A week ago, Ty's mother died. We knew the day was coming, but it just didn't seem to help ease the suddeness of it. The finality of death is something that I don't think you can ever prepare yourself to face. You can imagine what it will be like without someone you love, but actually facing up to it is quite another thing. As I watched Ty carrying the casket to the gravesite, I could hardly stand that feeling of emptiness- that hollow place where something was and will never be again. I know we will all be reunited in heaven, but there is so much separating us from it. I don't think I ever realized how far away heaven is until that moment we closed Virginia's casket, and I knew in real terms that I will never again see her in this life.
Alli seemed to understand and accept her grandmother's passing up until the bagpipes started playing outside the chapel. I can understand. Those dang bagpipes did me in too-it must be why Virginia wanted them. A lesser contingent of people held out after the bagpipes, but everyone else just gave up and cried away. Alli and her cousin Lexi where hitched together boo-hooing, and I wished we could stand there forever and soak it all in.
I heard Alli say to Lexi, "We're never going to see Grandma AGAIN!" and then more sobs on Lexi's shoulder, which was actually very touching coming from such small fry. I wanted to be the one huddled together with my sad little girl, but somehow I felt like her cousin was just the right size and perspective to comisserate with at that moment. I'm glad they have each other, and I'm glad that Alli was able to spend time with her grandmother when she was with us. My other kids will miss out, and that makes me the saddest.
Ty's family asked me to write the obituary, and here it is:
Virginia Mitchell Hansen, beloved wife, mother and grandmother, passed away September 9, 2010 in her home, surrounded by her family. After fighting with diabetes for many years, it was her wish to end her days at home, with those who meant the most to her in life. From sons and daughters, to sisters, brothers, grandchildren and great-grandchildren, many came to support, love, and care for her during her last week.
Virginia was a gifted and innovative artist and craft designer. She sold her work nationally through a family owned business, Decorative Designs, for many years, which she and her husband eventually sold to Provo Craft in the 1990's. Her painting techniques set new trends in the industry, and many of her pieces are still treasured today within her family and the community.

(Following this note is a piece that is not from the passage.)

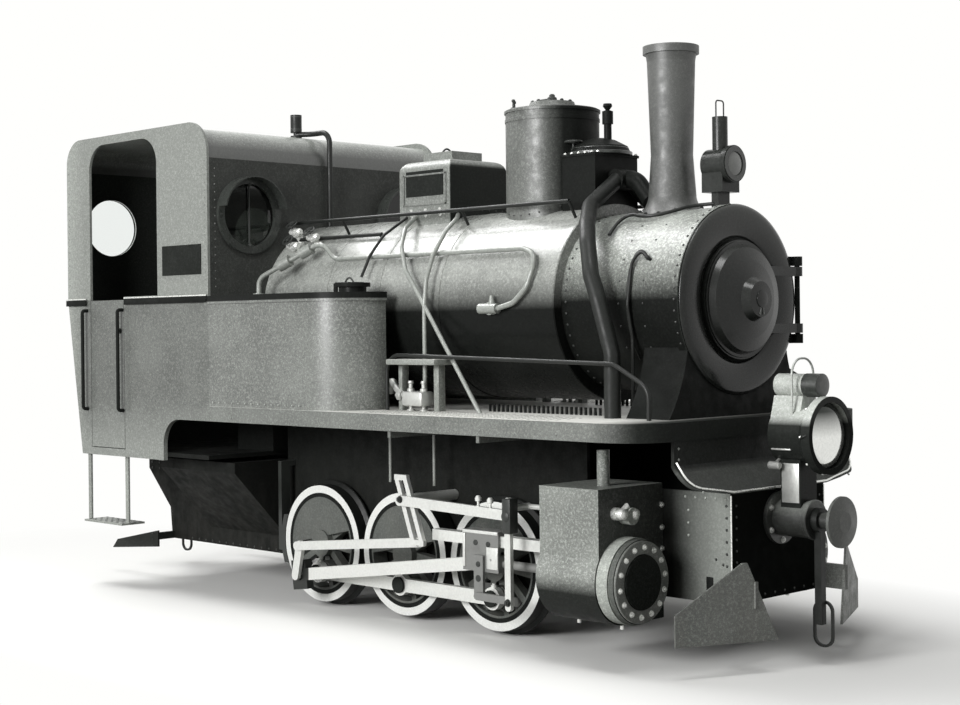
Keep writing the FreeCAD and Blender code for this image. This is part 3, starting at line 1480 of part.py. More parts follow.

As a successful business owner, she was able to magnify her painting skills and teach others to paint. She employed each one of her children in turn, truly creating a "family" business that supported and nurtured both her family and hundreds of friends and neighbors over the years.
Her expertise was recognized by BYU Academy when she was commissioned to paint panels in the rose mulling style for the building.
The mother of six children and one foster child, Virginia loved her family and served them well. She attended all of her grandchildren's baby blessings, baptisms, and other important events, never missing a chance to be with her family. She was also an active member of the LDS Church, holding many teaching positions and other callings where she was able to serve.
Virginia was born February 19, 1942 in Provo, UT to Brigham William Mitchell and Mary L. Keith. She was married September 22, 1960 to Jack Kent Hansen in the Salt Lake City Temple, and is survived by her husband, six children, Jackie Schroeppel (Mark) of Orem, Kent Hansen of Orem, UT, Kay (Van) Parker of Kimberly, ID, Robert (Alicia) Hansen of Herriman, UT, James (Tamra) Hansen of Clearfield, UT, Tyler (Sierra) Hansen of Lehi, UT and foster daughter Vida Cleveland of Aurora, CO. She is also survived by seven siblings, twenty five grandchildren, and ten great-grandchildren.
Funeral services will be held Tuesday, September 14, 2010 at 11 a.m. at the Orem Hillcrest 4th Ward Chapel located at 440 E 800 S Orem, UT. Viewings will take place at Sundberg Olpin Mortuary, 495 S State Street, in Orem, on September 13, 2010, from 6:00 to 8:00 p.m. and at 10 a.m. prior to the funeral at the 4th ward building. Interment will be in the Orem City Cemetery.